** What the task asks **
Copy every line of the following data that includes the string "three".
Source material start
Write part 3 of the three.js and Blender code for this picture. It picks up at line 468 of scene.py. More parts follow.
Source material end
Source material start
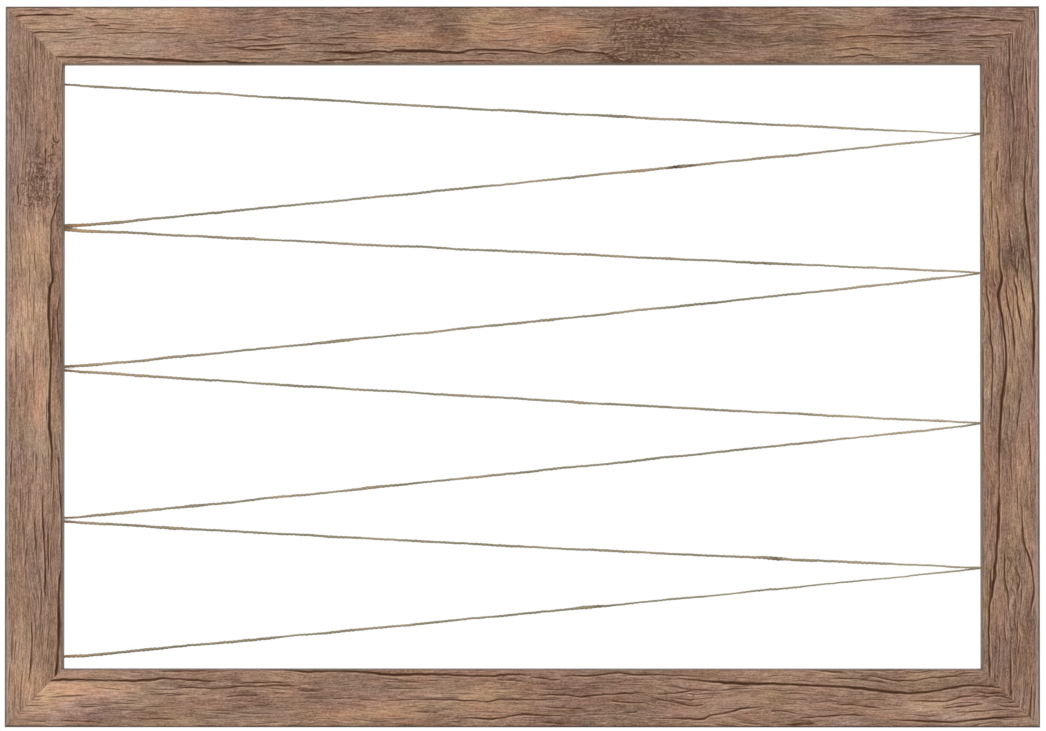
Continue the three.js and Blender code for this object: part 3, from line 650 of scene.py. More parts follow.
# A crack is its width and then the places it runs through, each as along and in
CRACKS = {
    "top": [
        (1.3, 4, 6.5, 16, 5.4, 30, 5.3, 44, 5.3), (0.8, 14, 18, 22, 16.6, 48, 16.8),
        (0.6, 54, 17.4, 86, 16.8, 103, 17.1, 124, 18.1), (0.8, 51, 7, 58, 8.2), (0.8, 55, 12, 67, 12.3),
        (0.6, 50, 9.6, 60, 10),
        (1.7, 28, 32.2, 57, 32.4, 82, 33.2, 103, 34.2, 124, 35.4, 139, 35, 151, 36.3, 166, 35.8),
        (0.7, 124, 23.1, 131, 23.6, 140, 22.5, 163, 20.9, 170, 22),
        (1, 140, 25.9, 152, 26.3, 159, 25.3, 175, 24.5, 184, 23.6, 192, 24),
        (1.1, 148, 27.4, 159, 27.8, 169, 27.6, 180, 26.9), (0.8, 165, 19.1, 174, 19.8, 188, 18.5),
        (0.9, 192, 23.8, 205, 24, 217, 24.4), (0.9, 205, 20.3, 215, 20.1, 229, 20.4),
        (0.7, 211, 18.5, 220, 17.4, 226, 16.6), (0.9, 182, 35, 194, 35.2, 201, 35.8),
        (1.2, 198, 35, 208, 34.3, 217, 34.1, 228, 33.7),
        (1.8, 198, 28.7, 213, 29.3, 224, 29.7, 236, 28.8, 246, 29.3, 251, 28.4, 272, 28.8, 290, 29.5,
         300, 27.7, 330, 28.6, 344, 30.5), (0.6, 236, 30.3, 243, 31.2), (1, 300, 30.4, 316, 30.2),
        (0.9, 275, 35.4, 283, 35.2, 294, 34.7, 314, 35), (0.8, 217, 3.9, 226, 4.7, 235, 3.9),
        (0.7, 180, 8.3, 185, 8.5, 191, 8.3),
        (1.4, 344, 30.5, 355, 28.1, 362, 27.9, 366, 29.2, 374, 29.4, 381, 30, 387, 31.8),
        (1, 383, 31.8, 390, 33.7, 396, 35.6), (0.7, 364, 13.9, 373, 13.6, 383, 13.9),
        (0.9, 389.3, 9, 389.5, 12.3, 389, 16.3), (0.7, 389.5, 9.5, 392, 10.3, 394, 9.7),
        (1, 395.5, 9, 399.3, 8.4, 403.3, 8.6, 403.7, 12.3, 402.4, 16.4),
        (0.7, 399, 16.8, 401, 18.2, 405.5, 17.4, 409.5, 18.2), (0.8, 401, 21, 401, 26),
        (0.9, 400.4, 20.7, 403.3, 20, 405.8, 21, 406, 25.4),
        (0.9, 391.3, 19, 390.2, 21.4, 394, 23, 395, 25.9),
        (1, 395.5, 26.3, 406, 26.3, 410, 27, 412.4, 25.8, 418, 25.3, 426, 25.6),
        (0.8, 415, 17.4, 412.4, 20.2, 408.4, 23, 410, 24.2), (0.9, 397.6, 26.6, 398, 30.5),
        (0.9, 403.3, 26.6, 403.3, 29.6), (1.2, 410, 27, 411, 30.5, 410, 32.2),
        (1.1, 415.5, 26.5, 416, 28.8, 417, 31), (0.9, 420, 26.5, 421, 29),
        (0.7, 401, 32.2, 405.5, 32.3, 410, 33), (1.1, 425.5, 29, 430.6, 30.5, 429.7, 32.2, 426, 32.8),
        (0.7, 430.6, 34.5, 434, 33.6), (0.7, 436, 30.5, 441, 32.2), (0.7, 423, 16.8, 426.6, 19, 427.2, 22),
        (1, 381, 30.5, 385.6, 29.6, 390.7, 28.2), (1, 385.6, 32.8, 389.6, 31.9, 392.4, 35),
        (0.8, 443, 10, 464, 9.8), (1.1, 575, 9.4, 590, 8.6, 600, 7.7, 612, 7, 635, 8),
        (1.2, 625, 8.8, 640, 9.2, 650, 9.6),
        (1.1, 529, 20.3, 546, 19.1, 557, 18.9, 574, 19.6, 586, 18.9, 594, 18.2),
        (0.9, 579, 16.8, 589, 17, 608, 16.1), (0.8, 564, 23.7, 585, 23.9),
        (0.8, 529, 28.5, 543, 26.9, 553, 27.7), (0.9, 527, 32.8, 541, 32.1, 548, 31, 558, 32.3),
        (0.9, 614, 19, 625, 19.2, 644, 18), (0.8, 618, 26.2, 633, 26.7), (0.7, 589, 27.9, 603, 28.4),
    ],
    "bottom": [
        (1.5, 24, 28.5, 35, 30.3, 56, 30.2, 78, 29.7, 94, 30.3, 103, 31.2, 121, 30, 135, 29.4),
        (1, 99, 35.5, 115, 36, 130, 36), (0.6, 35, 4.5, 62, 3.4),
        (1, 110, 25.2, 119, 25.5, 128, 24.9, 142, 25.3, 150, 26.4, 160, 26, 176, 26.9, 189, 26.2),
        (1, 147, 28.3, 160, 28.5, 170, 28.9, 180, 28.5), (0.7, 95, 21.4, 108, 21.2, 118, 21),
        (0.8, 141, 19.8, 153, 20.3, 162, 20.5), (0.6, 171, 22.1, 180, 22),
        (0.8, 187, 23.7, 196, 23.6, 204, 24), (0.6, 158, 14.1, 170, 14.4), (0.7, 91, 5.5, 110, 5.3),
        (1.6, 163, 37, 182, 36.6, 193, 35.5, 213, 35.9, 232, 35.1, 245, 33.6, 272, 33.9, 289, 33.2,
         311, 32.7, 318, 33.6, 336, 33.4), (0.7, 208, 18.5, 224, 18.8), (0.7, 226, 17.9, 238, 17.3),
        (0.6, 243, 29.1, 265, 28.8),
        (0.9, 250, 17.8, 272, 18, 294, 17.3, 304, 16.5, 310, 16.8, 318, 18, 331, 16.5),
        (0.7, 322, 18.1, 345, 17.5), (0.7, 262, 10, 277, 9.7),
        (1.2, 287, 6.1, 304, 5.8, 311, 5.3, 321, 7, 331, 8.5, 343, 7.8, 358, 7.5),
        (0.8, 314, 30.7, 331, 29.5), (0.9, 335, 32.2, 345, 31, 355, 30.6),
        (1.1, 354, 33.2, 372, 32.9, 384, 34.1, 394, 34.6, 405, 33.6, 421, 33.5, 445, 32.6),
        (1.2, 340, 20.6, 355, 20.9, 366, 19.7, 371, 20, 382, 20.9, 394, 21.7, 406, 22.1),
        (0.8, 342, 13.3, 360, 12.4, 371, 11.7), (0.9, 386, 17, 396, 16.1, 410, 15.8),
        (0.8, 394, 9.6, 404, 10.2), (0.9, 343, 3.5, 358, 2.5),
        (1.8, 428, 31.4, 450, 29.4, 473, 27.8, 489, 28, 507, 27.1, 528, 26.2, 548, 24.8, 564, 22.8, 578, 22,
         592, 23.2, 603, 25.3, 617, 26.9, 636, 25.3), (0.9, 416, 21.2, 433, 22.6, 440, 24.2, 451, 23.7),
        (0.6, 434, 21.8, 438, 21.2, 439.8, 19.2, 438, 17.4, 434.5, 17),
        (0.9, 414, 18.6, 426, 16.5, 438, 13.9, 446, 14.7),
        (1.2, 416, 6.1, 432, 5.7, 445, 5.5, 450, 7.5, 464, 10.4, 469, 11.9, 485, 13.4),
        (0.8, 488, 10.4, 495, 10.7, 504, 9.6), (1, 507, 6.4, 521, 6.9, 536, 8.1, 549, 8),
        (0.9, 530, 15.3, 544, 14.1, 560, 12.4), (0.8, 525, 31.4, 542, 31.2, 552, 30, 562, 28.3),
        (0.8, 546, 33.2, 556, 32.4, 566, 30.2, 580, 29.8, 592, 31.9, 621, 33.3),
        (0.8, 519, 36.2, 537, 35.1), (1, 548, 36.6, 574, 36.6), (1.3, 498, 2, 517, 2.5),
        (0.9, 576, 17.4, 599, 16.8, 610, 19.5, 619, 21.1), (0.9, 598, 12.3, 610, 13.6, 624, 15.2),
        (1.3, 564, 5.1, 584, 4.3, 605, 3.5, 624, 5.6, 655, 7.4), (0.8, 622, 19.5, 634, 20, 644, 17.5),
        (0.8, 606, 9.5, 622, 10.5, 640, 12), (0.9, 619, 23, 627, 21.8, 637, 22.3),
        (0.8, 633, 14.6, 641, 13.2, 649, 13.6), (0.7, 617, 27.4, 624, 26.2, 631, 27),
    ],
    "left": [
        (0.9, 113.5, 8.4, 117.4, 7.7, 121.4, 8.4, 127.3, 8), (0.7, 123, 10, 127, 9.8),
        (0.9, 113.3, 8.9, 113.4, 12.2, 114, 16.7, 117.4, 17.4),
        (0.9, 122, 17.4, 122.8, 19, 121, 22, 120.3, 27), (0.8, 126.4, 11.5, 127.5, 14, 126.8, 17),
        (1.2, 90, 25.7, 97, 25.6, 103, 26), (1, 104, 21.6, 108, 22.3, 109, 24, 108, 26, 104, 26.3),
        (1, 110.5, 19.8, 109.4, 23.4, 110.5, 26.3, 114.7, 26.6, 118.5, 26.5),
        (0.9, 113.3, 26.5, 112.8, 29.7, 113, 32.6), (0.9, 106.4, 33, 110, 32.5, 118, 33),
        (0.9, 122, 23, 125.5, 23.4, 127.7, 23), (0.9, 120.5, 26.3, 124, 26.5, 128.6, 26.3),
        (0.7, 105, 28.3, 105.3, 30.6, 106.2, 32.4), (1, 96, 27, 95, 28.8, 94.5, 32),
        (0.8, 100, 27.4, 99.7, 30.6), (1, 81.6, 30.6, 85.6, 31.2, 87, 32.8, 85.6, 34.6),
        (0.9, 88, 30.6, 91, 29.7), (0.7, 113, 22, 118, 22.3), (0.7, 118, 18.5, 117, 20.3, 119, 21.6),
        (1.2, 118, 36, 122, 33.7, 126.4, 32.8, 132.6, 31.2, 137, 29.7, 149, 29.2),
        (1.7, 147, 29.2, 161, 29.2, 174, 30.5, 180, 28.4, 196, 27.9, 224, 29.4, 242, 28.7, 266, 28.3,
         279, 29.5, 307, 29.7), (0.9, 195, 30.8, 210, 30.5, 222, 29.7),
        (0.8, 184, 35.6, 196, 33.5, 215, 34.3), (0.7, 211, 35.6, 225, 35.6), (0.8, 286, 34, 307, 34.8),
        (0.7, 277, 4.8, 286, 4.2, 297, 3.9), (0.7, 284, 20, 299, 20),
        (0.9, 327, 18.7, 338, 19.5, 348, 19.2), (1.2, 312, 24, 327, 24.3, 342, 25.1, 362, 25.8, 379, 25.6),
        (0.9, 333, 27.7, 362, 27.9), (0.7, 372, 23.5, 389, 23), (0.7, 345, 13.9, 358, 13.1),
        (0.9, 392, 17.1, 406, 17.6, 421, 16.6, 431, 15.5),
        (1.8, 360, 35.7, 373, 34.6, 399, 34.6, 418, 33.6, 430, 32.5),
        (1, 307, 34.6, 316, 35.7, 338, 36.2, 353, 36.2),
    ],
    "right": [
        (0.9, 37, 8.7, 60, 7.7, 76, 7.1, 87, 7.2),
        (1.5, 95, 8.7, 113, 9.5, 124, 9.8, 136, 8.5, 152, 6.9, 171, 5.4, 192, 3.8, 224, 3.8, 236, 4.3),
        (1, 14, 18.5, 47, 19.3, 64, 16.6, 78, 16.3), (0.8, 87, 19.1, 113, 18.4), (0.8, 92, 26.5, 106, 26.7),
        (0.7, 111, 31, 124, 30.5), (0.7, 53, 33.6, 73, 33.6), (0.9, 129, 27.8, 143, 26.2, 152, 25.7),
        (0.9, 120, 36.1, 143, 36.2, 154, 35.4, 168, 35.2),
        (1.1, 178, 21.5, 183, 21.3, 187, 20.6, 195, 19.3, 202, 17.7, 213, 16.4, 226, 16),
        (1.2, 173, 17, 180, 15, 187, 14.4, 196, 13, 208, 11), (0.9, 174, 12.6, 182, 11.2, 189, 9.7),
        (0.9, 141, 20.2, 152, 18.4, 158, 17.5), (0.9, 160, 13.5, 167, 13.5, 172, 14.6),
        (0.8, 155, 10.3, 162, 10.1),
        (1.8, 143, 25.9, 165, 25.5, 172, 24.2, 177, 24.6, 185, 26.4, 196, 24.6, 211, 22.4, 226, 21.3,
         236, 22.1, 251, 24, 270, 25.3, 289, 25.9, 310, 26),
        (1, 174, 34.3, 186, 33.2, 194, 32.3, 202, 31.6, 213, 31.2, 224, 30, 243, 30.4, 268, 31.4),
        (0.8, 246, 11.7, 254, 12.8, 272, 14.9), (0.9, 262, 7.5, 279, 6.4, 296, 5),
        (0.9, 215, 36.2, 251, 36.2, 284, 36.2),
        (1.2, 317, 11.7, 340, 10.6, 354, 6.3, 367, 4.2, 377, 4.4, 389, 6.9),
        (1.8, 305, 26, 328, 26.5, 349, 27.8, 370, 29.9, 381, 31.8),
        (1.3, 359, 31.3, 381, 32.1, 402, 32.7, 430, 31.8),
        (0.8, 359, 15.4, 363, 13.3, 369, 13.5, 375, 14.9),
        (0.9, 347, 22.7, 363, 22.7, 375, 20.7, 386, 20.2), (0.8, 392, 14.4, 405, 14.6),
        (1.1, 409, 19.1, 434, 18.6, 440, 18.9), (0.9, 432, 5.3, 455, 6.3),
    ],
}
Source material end
** Response to the exercise **
Write part 3 of the three.js and Blender code for this picture. It picks up at line 468 of scene.py. More parts follow.
Continue the three.js and Blender code for this object: part 3, from line 650 of scene.py. More parts follow.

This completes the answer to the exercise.